The Creative Process: Why You Need a Music Contract
A music contract is not paperwork for paperwork’s sake. It is the document that decides who owns what, who can exploit what,[1] who gets paid, what approvals are required, and how a creative relationship can end without turning into a rights fight. That matters in Texas the same way it matters anywhere else, because copyright ownership and transfer rules do not clean themselves up after a handshake or a promising conversation.
For artists, producers, songwriters, managers, and small creative companies, the central risk is often not the absence of talent. It is the absence of clarity.
What a music contract is really doing
At its best, a contract translates creative expectations into enforceable terms. That usually means defining the work, the parties, the compensation structure, the approval process, the ownership position, the term, and what happens if the project stalls or the relationship ends badly. Creative people often focus first on money, but ownership and control terms are usually where the real long-term value sits.
Why copyright language matters so much
Federal copyright law treats musical compositions and sound recordings as separate works.[2] It also treats copyright transfers seriously. Under 17 U.S.C. Section 204, a transfer of copyright ownership generally must be in writing.[3] The work-made-for-hire concept also has strict statutory limits.[4] That is why casual phrases in a draft agreement can create years of confusion if the language does not match the law or the actual business deal.
- Song ownership and master ownership are not the same question.
- A sound recording is not the same work as the underlying musical composition.
- Registration strategy may differ depending on what is being protected.
- Split sheets, producer terms, and grant-of-rights language should fit together, not compete with each other.
Terms people often underestimate
Creative agreements can look reasonable until one section gets tested. Audit rights, approval rights, delivery standards, exclusivity, re-record restrictions, option language, and termination provisions are often where an otherwise workable deal begins to tilt. A strong review usually looks at what happens if the relationship goes well and what happens if it goes sideways.
What to gather before a contract review
- The latest draft of the agreement
- Any prior email or text message terms
- Information about who created the work and when
- Proposed splits, royalty language, and payment terms
- Questions about ownership, approval, release timing, or exclusivity
Helpful public resources
- U.S. Copyright Office Circulars
- U.S. Copyright Office Circular 1, Copyright Basics
- U.S. Copyright Office Circular 30, Works Made for Hire
- U.S. Copyright Office Circular 56A, Musical Compositions and Sound Recordings
Related reading
Frequently asked questions
Is a handshake enough for a rights transfer?
Often no. Federal copyright law generally requires a written transfer of copyright ownership.[5]

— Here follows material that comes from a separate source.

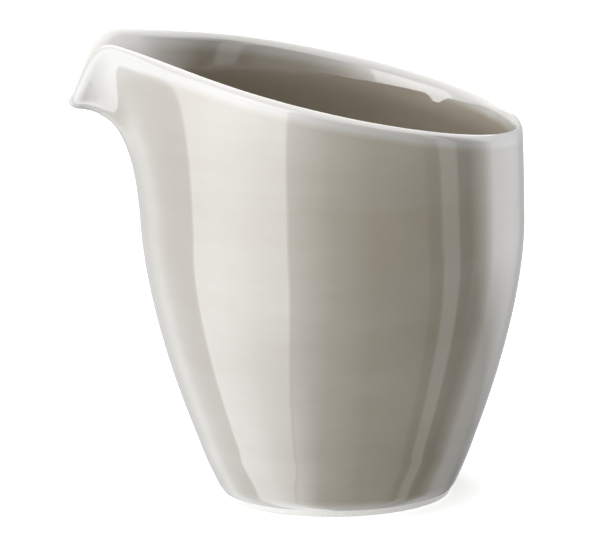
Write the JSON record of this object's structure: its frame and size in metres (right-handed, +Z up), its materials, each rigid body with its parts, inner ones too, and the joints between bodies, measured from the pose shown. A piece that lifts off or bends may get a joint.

Are the song and the recording the same legal asset?
No. A musical composition and a sound recording are distinct works for copyright purposes.[6]
What usually causes the biggest disputes?
Ownership, payment, approval rights, scope of use, and what happens when the working relationship ends.
Official sources
- 17 U.S.C. Section 101, Definitions
- 17 U.S.C. Section 204, Execution of Transfers of Copyright Ownership
- U.S. Copyright Office Circular 1, Copyright Basics
- U.S. Copyright Office Circular 30, Works Made for Hire
- U.S. Copyright Office Circular 56A, Copyright Registration of Musical Compositions and Sound Recordings
Sources reviewed March 18, 2026. This article provides general information, not legal advice.
References
- 17 U.S.C. § 106 (2018) (exclusive rights in copyrighted works, including reproduction, distribution, public performance, and preparation of derivative works). [link]
- 17 U.S.C. § 101 (2018) (defining “sound recordings” as works distinct from the underlying musical composition). [link]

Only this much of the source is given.